CAD and scene scripts
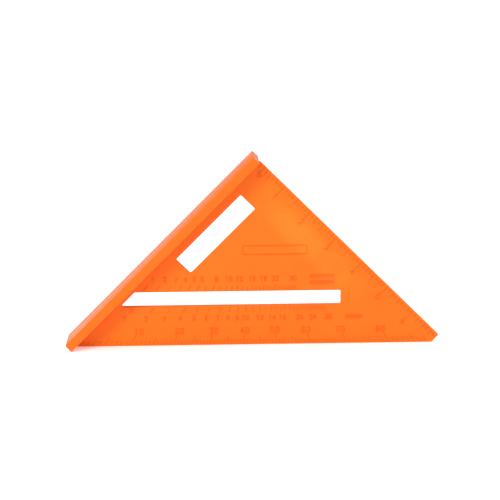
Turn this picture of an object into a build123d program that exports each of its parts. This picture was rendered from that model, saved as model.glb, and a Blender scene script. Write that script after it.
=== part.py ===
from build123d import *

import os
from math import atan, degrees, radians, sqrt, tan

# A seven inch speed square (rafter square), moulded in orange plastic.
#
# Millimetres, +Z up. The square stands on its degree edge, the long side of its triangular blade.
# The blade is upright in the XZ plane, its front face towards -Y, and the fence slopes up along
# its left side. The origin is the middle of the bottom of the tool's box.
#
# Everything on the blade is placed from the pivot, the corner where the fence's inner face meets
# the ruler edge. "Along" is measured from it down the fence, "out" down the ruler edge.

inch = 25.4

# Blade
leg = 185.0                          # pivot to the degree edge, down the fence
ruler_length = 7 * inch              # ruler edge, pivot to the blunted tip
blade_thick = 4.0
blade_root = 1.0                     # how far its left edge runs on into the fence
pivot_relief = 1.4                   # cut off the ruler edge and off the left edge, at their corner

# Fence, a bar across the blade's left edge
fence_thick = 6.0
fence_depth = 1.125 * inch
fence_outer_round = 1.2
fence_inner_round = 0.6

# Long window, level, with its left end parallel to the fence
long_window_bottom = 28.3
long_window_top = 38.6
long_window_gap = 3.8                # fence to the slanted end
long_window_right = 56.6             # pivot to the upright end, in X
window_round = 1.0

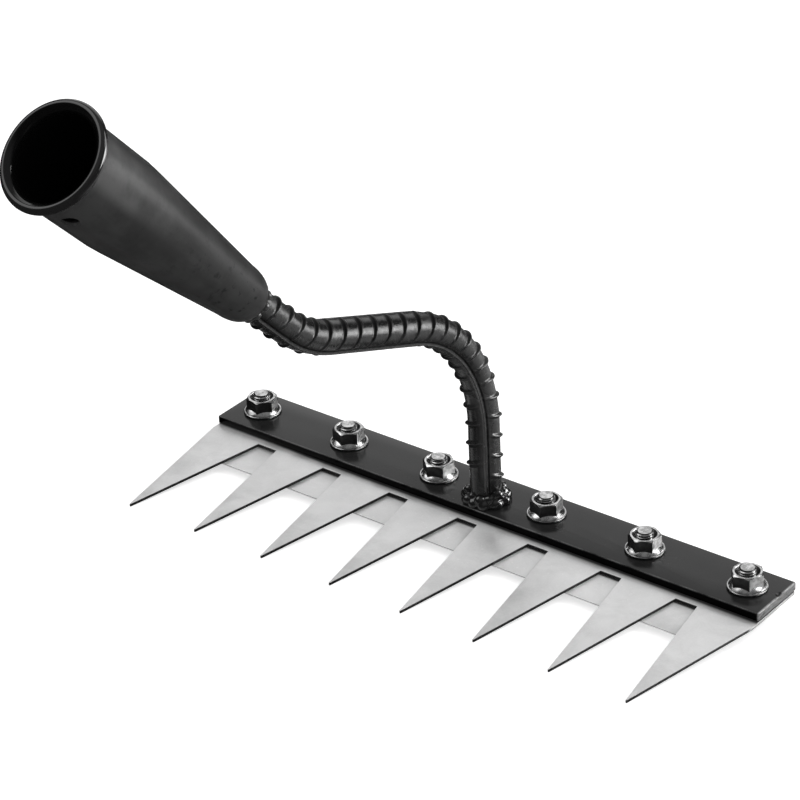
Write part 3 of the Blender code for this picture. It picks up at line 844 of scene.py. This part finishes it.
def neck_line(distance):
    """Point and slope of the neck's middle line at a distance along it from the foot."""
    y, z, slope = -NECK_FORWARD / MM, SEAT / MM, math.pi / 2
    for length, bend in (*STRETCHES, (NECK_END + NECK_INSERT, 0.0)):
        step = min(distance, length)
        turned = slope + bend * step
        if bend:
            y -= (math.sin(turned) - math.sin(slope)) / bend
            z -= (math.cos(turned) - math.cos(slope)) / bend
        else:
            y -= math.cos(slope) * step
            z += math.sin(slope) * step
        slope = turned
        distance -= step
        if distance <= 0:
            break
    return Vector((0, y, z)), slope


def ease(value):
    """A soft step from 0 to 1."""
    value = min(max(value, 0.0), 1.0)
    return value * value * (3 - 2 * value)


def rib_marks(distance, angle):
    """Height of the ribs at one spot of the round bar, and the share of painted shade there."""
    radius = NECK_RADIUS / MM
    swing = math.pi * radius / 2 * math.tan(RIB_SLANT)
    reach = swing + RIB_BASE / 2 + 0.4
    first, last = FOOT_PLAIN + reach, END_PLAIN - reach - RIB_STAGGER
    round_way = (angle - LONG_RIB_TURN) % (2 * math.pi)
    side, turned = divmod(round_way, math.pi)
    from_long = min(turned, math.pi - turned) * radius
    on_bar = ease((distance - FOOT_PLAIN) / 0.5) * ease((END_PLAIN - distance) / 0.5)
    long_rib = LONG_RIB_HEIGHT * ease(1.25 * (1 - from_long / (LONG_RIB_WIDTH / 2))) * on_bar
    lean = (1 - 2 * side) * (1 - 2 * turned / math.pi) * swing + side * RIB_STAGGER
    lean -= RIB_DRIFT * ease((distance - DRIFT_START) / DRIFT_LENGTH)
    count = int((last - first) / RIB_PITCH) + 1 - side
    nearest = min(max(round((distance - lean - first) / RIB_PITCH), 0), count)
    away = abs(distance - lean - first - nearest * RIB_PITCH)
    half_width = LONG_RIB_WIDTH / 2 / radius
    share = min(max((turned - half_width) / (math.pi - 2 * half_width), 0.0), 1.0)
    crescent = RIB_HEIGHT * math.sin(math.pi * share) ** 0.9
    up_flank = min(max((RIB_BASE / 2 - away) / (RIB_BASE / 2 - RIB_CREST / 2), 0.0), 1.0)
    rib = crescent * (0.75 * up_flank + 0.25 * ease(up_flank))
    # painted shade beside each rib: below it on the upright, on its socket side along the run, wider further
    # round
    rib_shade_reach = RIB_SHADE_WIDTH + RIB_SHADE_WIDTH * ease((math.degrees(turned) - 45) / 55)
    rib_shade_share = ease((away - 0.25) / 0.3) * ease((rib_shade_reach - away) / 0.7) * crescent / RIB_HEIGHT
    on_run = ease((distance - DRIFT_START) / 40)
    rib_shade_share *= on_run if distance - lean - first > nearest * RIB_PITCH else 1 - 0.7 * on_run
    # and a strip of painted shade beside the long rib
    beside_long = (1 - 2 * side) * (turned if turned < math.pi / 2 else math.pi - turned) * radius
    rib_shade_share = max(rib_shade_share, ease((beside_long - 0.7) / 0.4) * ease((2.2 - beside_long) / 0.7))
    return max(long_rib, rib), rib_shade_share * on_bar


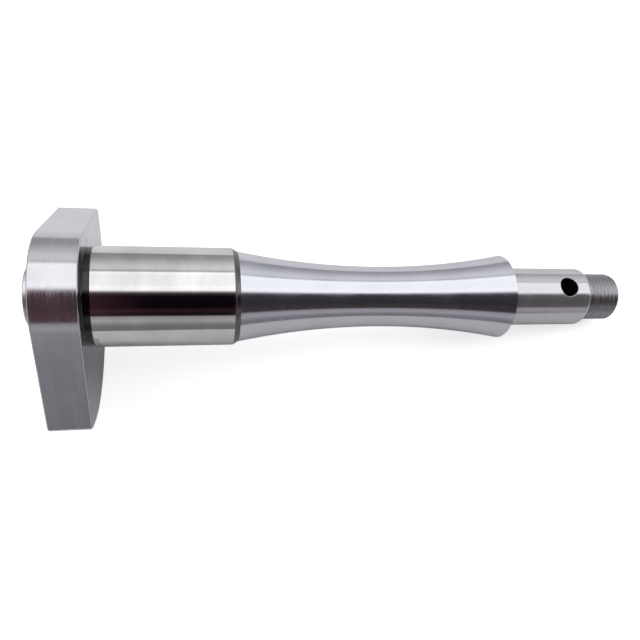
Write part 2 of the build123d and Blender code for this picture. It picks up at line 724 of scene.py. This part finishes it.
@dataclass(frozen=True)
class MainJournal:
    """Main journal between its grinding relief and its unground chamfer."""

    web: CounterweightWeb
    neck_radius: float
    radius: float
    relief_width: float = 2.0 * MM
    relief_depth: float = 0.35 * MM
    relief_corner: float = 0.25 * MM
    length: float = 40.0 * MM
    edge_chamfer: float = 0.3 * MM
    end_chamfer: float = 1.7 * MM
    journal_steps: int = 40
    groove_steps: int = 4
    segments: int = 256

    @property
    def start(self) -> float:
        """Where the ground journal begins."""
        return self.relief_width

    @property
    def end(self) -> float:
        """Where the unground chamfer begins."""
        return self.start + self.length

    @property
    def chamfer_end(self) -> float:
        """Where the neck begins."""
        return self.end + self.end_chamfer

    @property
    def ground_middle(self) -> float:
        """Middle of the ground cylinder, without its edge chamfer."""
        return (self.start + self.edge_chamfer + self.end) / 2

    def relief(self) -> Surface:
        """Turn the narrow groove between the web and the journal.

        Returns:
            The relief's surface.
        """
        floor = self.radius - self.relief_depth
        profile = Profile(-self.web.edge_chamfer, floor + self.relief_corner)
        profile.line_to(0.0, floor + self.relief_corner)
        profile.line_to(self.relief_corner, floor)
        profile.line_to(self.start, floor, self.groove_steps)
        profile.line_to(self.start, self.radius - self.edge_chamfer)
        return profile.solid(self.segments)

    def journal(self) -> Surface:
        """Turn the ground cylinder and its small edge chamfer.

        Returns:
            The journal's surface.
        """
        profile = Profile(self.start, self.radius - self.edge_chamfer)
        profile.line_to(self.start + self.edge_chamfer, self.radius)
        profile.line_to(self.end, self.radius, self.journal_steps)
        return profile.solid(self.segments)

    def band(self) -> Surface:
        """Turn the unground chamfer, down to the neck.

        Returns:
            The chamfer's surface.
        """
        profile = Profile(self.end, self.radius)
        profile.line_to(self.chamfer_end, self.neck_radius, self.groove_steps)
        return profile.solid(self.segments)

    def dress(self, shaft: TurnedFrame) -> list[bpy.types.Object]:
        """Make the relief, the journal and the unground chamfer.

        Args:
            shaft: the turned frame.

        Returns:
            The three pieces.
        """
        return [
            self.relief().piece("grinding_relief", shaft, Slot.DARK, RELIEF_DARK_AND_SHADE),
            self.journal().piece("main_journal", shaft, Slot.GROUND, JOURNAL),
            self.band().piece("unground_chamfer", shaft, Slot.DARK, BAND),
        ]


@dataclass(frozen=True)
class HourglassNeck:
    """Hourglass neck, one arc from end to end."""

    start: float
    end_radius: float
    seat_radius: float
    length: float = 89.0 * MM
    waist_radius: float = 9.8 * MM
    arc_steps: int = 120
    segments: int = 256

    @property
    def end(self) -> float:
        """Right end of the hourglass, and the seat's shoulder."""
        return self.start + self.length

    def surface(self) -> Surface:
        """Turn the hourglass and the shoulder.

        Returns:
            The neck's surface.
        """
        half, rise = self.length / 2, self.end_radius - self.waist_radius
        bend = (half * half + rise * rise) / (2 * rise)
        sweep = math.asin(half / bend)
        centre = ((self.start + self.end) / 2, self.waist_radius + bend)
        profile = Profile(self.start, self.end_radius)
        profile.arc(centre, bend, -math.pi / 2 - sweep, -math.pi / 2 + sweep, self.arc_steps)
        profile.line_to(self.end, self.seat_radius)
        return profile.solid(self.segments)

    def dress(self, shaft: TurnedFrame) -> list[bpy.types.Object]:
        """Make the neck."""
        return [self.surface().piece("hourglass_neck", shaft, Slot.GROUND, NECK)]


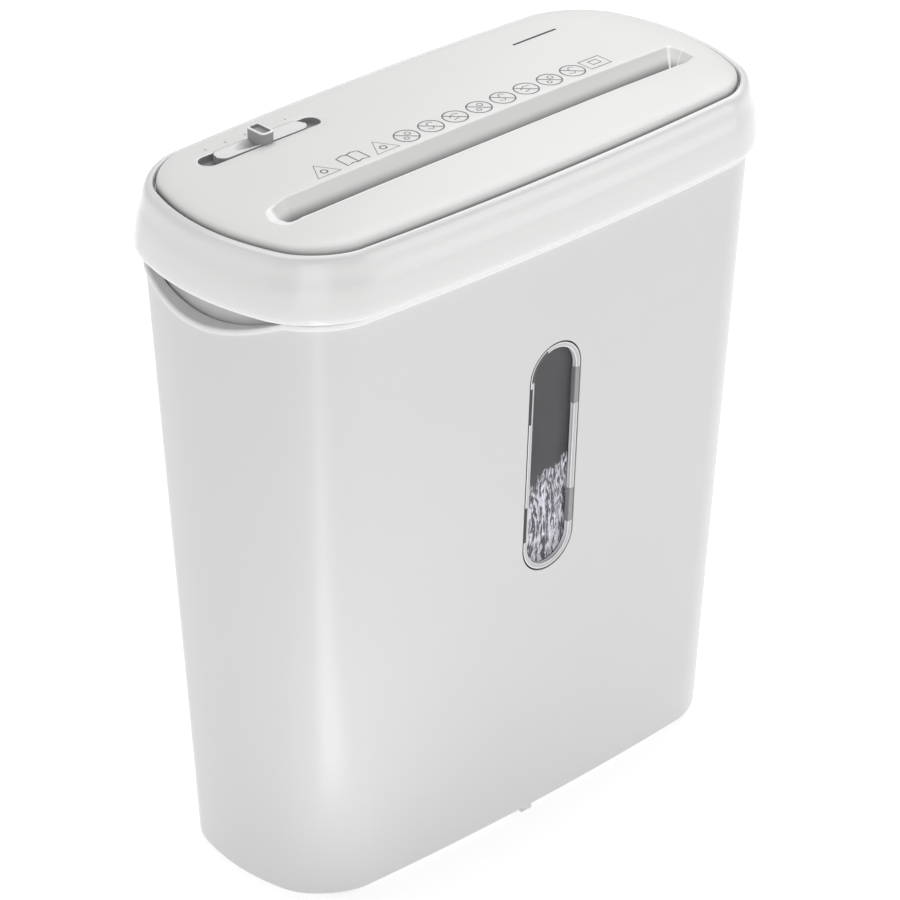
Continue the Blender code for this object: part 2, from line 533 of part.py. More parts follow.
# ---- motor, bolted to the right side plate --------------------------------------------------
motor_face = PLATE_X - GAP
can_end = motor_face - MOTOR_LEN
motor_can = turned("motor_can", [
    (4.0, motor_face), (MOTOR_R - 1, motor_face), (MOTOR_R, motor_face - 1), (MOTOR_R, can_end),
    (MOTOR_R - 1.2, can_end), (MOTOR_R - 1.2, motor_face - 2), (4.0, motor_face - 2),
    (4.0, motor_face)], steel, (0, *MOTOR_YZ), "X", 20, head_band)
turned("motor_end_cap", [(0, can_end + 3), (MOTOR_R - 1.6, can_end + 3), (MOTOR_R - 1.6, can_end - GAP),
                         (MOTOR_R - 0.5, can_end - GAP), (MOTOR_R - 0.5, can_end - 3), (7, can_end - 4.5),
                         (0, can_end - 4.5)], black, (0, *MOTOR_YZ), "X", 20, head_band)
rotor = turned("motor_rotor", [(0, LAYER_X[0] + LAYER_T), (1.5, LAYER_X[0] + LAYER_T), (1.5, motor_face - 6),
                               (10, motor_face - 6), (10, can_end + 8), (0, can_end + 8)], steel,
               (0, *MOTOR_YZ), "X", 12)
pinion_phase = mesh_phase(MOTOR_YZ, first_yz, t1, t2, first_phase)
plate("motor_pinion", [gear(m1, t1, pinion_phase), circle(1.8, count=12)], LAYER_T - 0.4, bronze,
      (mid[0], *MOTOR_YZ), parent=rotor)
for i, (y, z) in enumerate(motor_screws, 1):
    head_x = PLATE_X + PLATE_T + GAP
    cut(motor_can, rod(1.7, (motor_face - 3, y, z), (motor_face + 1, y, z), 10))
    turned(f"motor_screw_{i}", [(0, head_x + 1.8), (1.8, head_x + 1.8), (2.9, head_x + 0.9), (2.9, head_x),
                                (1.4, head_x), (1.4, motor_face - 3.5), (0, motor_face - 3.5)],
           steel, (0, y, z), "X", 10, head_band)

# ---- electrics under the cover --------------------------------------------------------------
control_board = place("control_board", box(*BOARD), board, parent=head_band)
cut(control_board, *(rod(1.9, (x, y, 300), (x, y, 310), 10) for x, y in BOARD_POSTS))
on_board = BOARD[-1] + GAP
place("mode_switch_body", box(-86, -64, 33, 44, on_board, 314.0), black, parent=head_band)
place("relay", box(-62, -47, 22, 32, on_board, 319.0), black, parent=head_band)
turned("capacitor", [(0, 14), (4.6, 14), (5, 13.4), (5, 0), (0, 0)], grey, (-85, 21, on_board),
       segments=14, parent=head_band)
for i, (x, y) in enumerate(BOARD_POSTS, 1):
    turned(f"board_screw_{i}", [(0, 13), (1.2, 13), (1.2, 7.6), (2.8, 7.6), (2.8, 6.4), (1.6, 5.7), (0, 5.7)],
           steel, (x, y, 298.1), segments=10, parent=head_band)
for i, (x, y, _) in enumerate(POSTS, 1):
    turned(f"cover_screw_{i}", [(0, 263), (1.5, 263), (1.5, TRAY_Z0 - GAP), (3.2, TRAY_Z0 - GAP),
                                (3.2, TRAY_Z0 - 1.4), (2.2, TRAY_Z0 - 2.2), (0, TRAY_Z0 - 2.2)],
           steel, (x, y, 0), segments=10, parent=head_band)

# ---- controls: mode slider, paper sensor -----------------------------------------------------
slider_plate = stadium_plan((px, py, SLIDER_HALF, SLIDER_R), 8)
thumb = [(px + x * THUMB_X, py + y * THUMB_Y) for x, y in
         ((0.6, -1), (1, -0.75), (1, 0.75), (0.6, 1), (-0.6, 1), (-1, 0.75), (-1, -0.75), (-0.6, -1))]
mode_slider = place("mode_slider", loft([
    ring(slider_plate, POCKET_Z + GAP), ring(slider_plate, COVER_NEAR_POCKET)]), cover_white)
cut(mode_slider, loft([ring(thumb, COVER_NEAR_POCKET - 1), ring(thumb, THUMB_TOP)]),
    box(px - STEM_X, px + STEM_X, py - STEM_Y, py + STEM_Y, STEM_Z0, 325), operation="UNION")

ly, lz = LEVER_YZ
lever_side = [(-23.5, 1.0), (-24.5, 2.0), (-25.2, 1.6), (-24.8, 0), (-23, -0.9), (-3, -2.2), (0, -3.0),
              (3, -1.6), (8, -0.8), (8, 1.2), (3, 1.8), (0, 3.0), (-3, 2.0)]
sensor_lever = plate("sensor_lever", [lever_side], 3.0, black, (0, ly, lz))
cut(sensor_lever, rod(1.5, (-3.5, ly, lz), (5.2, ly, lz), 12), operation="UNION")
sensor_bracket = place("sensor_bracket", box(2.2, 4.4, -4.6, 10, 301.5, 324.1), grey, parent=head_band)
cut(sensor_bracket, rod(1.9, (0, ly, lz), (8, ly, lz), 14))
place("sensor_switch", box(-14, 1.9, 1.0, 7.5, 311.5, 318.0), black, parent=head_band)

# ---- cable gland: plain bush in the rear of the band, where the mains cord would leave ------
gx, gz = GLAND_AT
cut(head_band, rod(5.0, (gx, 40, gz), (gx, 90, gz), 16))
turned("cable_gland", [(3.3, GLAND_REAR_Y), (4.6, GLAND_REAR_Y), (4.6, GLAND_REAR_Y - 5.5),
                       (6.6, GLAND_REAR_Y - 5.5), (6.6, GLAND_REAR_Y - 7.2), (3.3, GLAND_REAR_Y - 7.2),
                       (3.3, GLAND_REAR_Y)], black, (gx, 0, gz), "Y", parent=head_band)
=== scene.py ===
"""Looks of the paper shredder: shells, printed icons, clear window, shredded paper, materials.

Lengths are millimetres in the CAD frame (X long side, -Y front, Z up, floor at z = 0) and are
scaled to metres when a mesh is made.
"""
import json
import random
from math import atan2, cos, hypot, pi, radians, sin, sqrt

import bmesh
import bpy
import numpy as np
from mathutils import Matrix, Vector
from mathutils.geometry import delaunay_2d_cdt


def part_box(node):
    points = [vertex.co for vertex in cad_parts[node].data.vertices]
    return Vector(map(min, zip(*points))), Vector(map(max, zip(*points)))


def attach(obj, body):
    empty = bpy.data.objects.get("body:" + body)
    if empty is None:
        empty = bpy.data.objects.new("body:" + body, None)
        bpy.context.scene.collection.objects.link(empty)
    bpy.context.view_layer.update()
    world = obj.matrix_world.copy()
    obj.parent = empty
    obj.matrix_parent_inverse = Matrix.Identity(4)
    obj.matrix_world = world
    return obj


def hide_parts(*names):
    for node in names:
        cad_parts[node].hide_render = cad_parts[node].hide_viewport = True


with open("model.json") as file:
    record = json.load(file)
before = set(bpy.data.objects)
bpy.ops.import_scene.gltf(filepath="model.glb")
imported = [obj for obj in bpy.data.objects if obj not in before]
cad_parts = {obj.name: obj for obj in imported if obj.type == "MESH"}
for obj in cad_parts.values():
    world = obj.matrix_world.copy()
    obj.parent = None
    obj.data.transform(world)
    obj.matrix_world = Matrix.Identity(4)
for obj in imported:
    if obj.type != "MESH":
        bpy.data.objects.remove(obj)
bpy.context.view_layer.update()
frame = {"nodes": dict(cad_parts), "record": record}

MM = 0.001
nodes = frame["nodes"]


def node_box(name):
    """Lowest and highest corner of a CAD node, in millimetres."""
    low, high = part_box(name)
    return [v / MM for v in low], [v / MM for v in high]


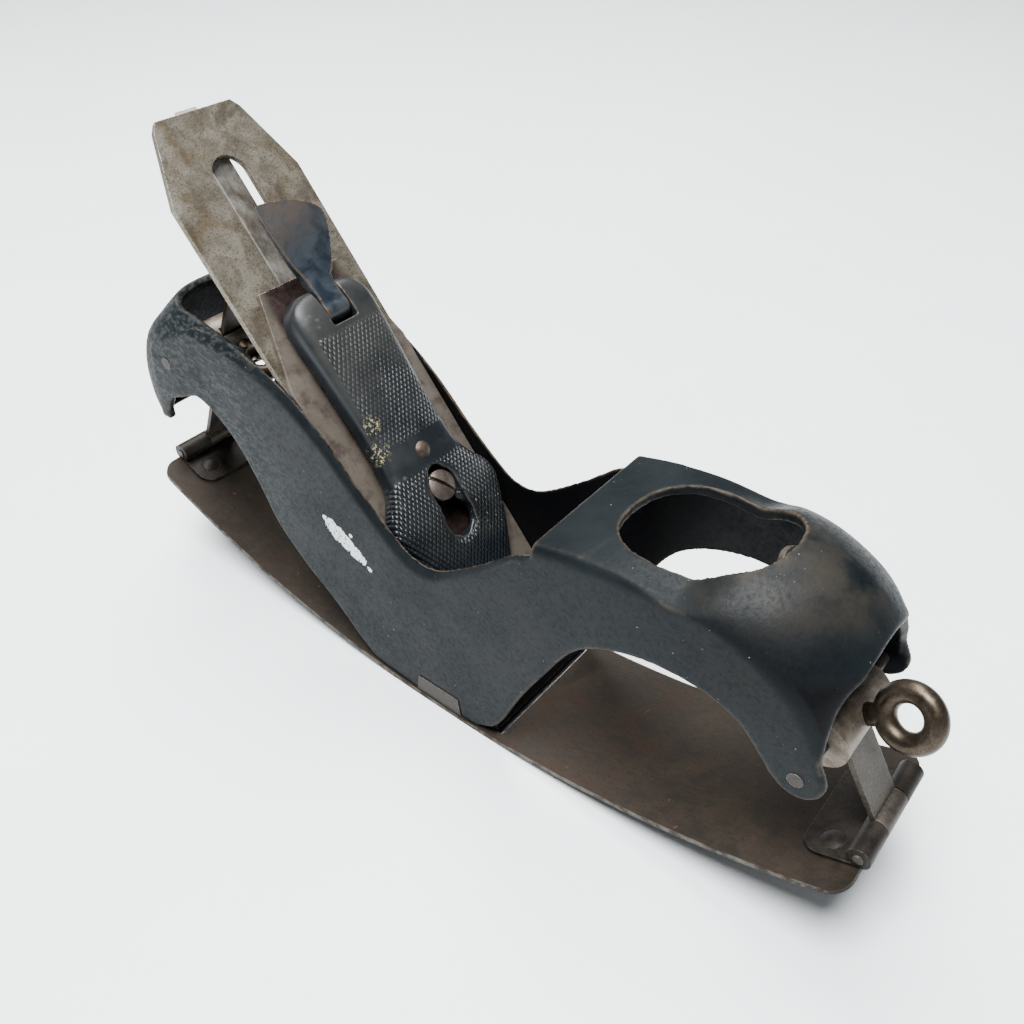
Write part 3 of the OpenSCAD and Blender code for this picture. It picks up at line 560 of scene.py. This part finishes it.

▶ **Stated task**: Above is a listing; print exactly its lines from the one with "# ---- cable" through the one with "record = json.load(file)", and no other lines.

▶ **Problem solution**:
# ---- cable gland: plain bush in the rear of the band, where the mains cord would leave ------
gx, gz = GLAND_AT
cut(head_band, rod(5.0, (gx, 40, gz), (gx, 90, gz), 16))
turned("cable_gland", [(3.3, GLAND_REAR_Y), (4.6, GLAND_REAR_Y), (4.6, GLAND_REAR_Y - 5.5),
                       (6.6, GLAND_REAR_Y - 5.5), (6.6, GLAND_REAR_Y - 7.2), (3.3, GLAND_REAR_Y - 7.2),
                       (3.3, GLAND_REAR_Y)], black, (gx, 0, gz), "Y", parent=head_band)
=== scene.py ===
"""Looks of the paper shredder: shells, printed icons, clear window, shredded paper, materials.

Lengths are millimetres in the CAD frame (X long side, -Y front, Z up, floor at z = 0) and are
scaled to metres when a mesh is made.
"""
import json
import random
from math import atan2, cos, hypot, pi, radians, sin, sqrt

import bmesh
import bpy
import numpy as np
from mathutils import Matrix, Vector
from mathutils.geometry import delaunay_2d_cdt


def part_box(node):
    points = [vertex.co for vertex in cad_parts[node].data.vertices]
    return Vector(map(min, zip(*points))), Vector(map(max, zip(*points)))


def attach(obj, body):
    empty = bpy.data.objects.get("body:" + body)
    if empty is None:
        empty = bpy.data.objects.new("body:" + body, None)
        bpy.context.scene.collection.objects.link(empty)
    bpy.context.view_layer.update()
    world = obj.matrix_world.copy()
    obj.parent = empty
    obj.matrix_parent_inverse = Matrix.Identity(4)
    obj.matrix_world = world
    return obj


def hide_parts(*names):
    for node in names:
        cad_parts[node].hide_render = cad_parts[node].hide_viewport = True


with open("model.json") as file:
    record = json.load(file)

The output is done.